When you create a Community Account, you not only gain access to the music forums, but also the social features on Extra Chill itself. When you log in to the Community, it unlocks the upvoting and commenting features here, while linking back all your upvoted posts and comments to your Community dashboard.

Gone are the days of things getting buried in a mass feed never to be seen again. The Community allows us to keep things fresh at all times, while building our own beacon for independent artists, businesses, and fans in the music industry.

Our Respite from the Corporate Hellscape

Anybody who spends time in the music industry will be able to tell you how much corporate money ruins everything. Sometimes, you learn things about artists and people you once admired that makes you view them completely differently, and it’s usually not in a good way.

The bands and festivals you love grow up to become sell-outs and contribute to the very thing they once stood up against, while Live Nation continues to gain more power and influence.

With the Extra Chill Community, we gain a permanent foothold that is outside the reaches of corporate influence, where independent music can grow and thrive.
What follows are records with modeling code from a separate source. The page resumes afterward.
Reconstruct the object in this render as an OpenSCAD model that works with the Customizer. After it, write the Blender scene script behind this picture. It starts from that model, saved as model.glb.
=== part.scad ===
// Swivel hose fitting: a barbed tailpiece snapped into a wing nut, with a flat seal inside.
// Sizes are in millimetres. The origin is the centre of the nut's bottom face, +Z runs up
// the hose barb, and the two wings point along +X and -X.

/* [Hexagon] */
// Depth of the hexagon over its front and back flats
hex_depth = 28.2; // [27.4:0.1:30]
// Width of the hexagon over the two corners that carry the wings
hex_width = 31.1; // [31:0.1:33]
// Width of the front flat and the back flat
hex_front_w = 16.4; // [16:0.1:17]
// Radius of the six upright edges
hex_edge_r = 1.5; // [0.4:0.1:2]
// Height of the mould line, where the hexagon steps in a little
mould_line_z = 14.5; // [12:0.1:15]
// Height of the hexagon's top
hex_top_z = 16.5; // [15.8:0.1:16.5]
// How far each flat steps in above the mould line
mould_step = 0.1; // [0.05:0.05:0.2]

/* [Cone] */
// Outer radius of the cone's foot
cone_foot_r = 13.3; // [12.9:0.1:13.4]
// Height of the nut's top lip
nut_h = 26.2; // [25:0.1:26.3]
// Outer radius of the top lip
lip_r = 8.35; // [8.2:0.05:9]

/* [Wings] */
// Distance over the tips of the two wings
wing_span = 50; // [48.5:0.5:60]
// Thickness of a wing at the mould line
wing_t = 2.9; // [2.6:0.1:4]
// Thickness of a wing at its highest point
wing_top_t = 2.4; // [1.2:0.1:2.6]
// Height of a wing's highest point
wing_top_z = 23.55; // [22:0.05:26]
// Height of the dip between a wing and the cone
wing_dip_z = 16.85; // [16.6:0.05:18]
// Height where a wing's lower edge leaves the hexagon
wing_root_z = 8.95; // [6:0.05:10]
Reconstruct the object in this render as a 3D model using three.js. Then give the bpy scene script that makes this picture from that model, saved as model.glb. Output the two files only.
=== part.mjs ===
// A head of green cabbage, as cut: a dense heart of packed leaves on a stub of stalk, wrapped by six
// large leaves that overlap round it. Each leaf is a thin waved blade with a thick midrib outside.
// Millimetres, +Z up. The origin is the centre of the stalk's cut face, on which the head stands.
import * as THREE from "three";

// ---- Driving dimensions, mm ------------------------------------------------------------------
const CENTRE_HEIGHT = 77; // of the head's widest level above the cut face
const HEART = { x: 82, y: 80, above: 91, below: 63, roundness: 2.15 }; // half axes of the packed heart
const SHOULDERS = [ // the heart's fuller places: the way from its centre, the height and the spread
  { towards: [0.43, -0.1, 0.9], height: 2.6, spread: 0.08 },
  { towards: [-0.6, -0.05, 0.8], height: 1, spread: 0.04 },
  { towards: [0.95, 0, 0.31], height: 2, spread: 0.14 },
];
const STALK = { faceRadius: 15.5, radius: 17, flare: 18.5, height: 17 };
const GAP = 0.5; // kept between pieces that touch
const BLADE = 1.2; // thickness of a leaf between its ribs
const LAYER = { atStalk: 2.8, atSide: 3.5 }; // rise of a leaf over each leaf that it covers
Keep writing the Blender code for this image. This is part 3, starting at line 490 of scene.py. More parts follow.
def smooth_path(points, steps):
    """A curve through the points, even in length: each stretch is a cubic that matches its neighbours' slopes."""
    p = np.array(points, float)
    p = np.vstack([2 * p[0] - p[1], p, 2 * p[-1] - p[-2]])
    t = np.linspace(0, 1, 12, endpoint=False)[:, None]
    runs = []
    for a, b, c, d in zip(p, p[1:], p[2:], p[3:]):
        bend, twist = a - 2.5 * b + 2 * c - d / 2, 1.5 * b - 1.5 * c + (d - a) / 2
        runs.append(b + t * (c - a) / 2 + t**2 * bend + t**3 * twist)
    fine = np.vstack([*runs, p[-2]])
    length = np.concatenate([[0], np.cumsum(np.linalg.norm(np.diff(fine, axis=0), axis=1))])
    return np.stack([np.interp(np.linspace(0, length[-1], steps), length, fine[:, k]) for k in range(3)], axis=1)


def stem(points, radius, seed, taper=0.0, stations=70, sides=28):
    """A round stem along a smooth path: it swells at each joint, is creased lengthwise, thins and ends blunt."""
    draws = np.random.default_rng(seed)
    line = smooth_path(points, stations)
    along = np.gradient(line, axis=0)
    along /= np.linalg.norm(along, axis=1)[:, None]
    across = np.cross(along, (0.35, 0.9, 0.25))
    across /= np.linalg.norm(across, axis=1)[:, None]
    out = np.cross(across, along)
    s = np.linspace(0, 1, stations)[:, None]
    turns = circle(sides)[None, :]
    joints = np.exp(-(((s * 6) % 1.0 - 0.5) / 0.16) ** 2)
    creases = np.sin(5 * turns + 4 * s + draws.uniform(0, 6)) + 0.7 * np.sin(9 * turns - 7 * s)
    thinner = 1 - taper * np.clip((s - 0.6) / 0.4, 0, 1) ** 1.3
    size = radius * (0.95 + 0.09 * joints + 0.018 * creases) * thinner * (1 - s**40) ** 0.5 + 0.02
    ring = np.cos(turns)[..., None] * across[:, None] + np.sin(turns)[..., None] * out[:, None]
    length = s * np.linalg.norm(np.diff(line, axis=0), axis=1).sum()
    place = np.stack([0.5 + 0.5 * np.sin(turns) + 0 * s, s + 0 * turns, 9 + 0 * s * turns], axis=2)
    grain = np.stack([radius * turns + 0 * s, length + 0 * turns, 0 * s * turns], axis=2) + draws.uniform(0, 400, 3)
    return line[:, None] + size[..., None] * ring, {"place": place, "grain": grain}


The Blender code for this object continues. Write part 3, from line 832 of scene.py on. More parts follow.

This post aimed to encompass my overarching vision behind the platform. I know it doesn’t dive too much into the brass tacks of the features. I will get to that as I continue to build out the website over time.

For now, I just hope you all join the discussion and see what this thing is all about. It’s already pretty cool, and I like to think it’s intuitive enough to be understood with a bit of use. And if it’s not, I’m open to feedback.

Thanks for reading, thanks for joining, and much love.